── Information shown

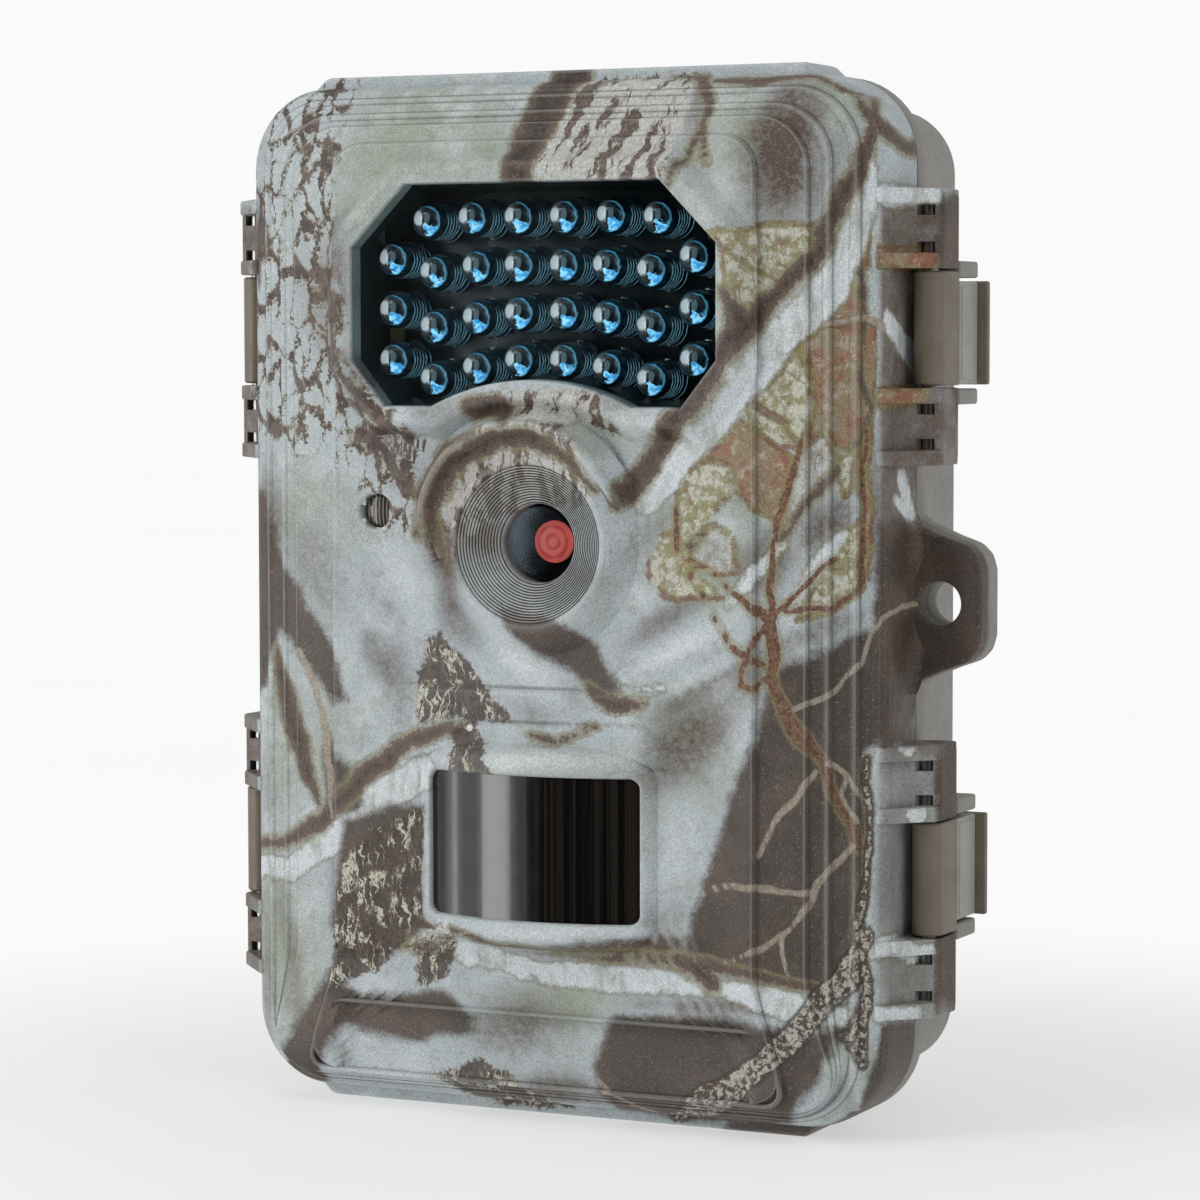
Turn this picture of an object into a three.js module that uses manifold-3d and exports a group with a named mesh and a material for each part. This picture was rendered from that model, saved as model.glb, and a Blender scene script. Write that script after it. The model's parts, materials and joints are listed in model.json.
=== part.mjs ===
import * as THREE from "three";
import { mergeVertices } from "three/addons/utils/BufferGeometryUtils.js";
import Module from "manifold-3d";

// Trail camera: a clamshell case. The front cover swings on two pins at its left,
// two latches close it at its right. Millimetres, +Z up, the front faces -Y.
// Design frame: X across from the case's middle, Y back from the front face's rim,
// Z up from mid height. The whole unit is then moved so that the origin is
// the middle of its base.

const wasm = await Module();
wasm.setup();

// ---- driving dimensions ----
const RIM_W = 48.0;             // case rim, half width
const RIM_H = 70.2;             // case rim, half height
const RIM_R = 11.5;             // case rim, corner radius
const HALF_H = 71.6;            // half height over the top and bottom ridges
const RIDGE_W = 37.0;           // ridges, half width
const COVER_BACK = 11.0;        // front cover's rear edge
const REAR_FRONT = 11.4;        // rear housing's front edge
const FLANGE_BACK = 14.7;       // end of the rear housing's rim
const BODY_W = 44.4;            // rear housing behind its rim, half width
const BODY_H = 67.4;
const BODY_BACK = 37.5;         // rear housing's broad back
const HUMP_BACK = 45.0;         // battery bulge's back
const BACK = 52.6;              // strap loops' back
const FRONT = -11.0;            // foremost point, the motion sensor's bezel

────

## [What needs to be done]
Your task is to quote the listing above word for word.

## [The response]
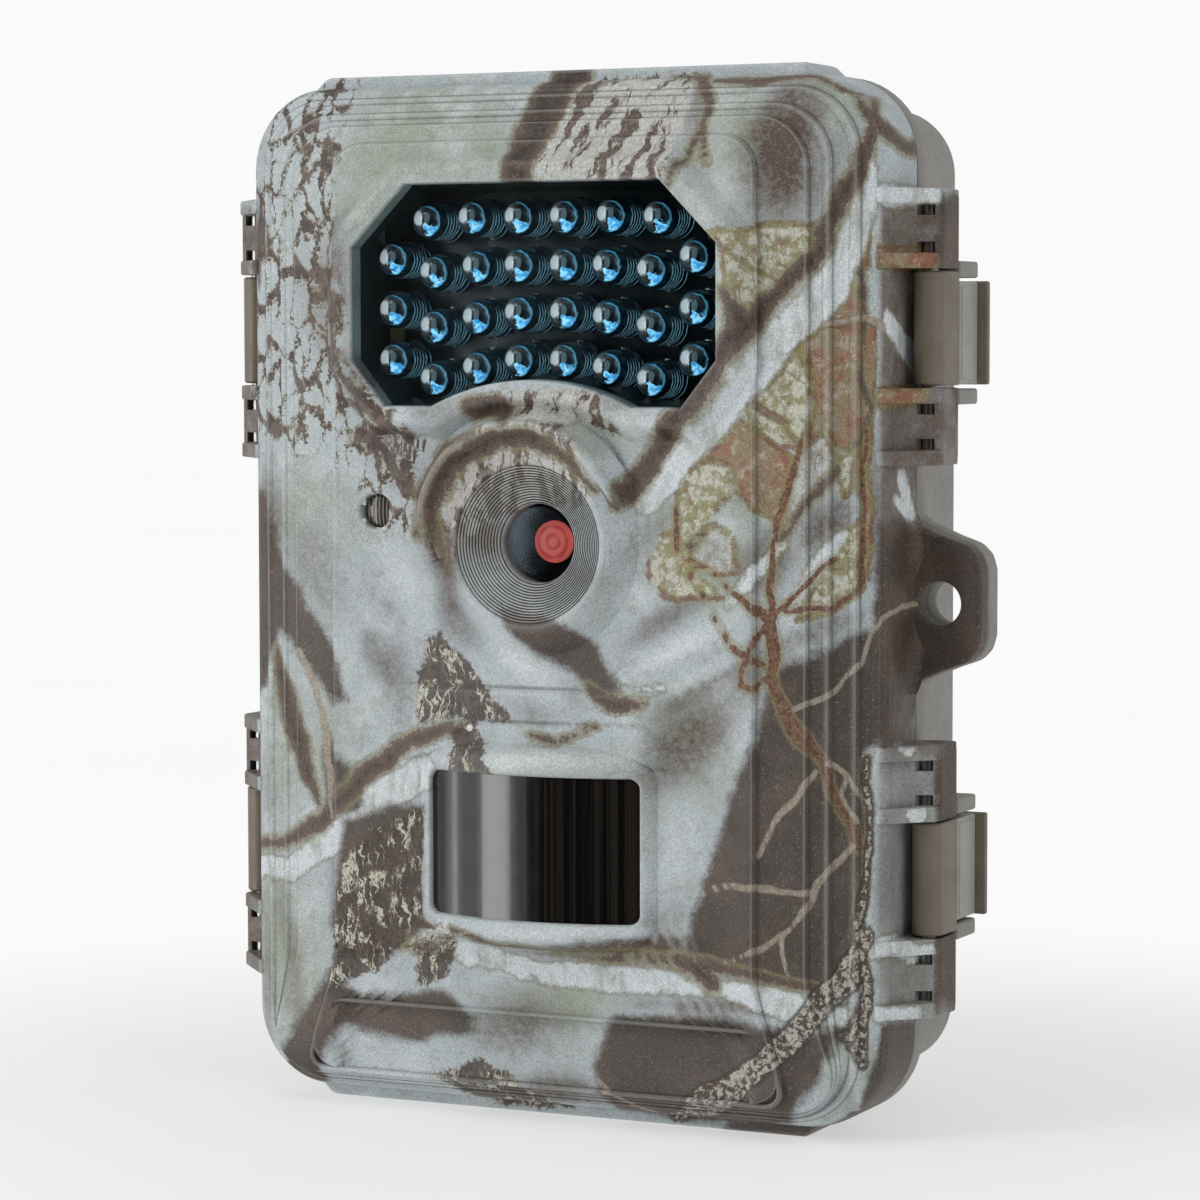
Turn this picture of an object into a three.js module that uses manifold-3d and exports a group with a named mesh and a material for each part. This picture was rendered from that model, saved as model.glb, and a Blender scene script. Write that script after it. The model's parts, materials and joints are listed in model.json.
=== part.mjs ===
import * as THREE from "three";
import { mergeVertices } from "three/addons/utils/BufferGeometryUtils.js";
import Module from "manifold-3d";

// Trail camera: a clamshell case. The front cover swings on two pins at its left,
// two latches close it at its right. Millimetres, +Z up, the front faces -Y.
// Design frame: X across from the case's middle, Y back from the front face's rim,
// Z up from mid height. The whole unit is then moved so that the origin is
// the middle of its base.

const wasm = await Module();
wasm.setup();

// ---- driving dimensions ----
const RIM_W = 48.0;             // case rim, half width
const RIM_H = 70.2;             // case rim, half height
const RIM_R = 11.5;             // case rim, corner radius
const HALF_H = 71.6;            // half height over the top and bottom ridges
const RIDGE_W = 37.0;           // ridges, half width
const COVER_BACK = 11.0;        // front cover's rear edge
const REAR_FRONT = 11.4;        // rear housing's front edge
const FLANGE_BACK = 14.7;       // end of the rear housing's rim
const BODY_W = 44.4;            // rear housing behind its rim, half width
const BODY_H = 67.4;
const BODY_BACK = 37.5;         // rear housing's broad back
const HUMP_BACK = 45.0;         // battery bulge's back
const BACK = 52.6;              // strap loops' back
const FRONT = -11.0;            // foremost point, the motion sensor's bezel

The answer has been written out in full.